A continuation to
this thread, which is old and less informed so I am starting a new one.
As many users probably agree, player and entity movement is one of Minetest's remaining weak spots. Other players always appear laggy and their movement irrational, no matter how fast your connection to the server is. Mob movement is also not so good... even in singleplayer at times. The set_animation function can also get out of sync from movement packages, allowing players and mobs to play the stand animation while still walking or vice-versa.
Someone clarified me what it is I'm actually looking at here, and I think I got a better understanding of it. Apparently the type of movement networking I imagine to be an improvement means one of two things: Either switching player / entity networking to TCP, or implementing a better message management system on top of UDP.
Sticking with UDP means implementing our own stream system; The server keeps sending movement packages to clients like it does currently. However, clients don't immediately apply them. They wait for a number of packages to arrive (5, 10, etc) and only after it's stacked enough of them, it starts going through the list and applying the changes visually. This means reducing the sensation of lag, at the cost of a delay. Therefore, considering this idea depends whether it's acceptable for clients to always see players moving some 0.x seconds later than they really are.

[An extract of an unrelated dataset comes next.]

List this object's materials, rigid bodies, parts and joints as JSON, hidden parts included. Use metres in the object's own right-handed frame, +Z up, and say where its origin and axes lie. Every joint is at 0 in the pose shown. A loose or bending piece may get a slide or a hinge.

The second option is changing the system to use TCP. That's pretty much the native way of sending a constant stream of information, whereas UDP is more common for when you want to send something just once. But whether this is a good idea or not is discussable; Having Minetest use both UDP and TCP might be tricky and a lot of work, plus it could require multiple ports which is bad. Also, if a movement package is lost, player movement will stop being notified entirely... since the nature of TCP is to make sure all packages arrive in order, which has its good sides here.

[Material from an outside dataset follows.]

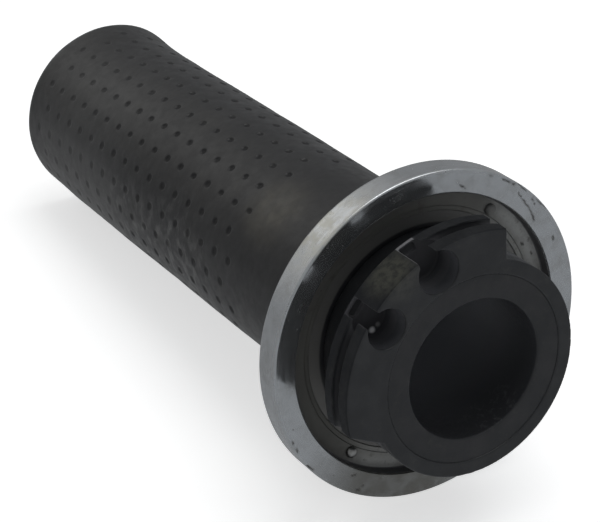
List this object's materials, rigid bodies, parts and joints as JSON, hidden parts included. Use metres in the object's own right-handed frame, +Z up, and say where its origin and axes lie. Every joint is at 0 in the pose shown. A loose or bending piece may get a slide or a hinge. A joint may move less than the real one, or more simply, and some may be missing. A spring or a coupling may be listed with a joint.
{
  "type": "throttle grip",
  "caption": "Right-hand motorcycle throttle grip: rubber sleeve on a plastic tube, chrome flange cup and a two-cable drum.",
  "frame": {"origin": "on the bore's axis, halfway along the grip: the centre of the bounding box", "axes": "+X along the bore's axis, from the closed outer end to the cable drum; +Z up, with the drum's sector at the upper left when the drum's face is looked at"},
  "size_m": [0.125, 0.0538, 0.0538],
  "materials": {
    "rubber_grip": "moulded, satin",
    "throttle_tube": "moulded, satin",
    "cable_drum": "moulded, satin",
    "chrome_flange": "worn chrome plate",
    "rivet": "plain"
  },
  "bodies": {
    "root": {"rubber_grip": "rubber_grip", "throttle_tube": "throttle_tube", "cable_drum": "cable_drum", "chrome_flange": "chrome_flange", "flange_rivet_1": "rivet", "flange_rivet_2": "rivet"}
  },
  "joints": []
}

Short version is, TCP is reliable but can be slower, whereas UDP is unreliable but faster. Most articles I'm reading seem to advice against using TCP for multiplayer games, because it means slower updates. Still, we have to think for ourselves. Minecraft for instance is said to use TCP only, and movement there works so well that you don't even feel other players are across a network! Wouldn't we want the same? Some articles useful to the debate:
http://1024monkeys.wordpress.com/2014/0 ... dp-vs-tcp/http://gafferongames.com/networking-for ... dp-vs-tcp/Personally, if someone is willing to do this effort, I'd suggest allowing both methods. Let Minetest network everything via either UDP or TCP, the choice present in a minetest.conf setting. TCP would even make sure that the effects of server-side Lua functions are applied in order to all clients! If not, stick with UDP, but at least have player / entity movement handled as a stream and teach the client to buffer packages in order to reduce perceived lag. No one should care if they see other players 0.1 seconds later as long as they see them moving properly. What is everyone's take on this, and what can / should be done at this stage?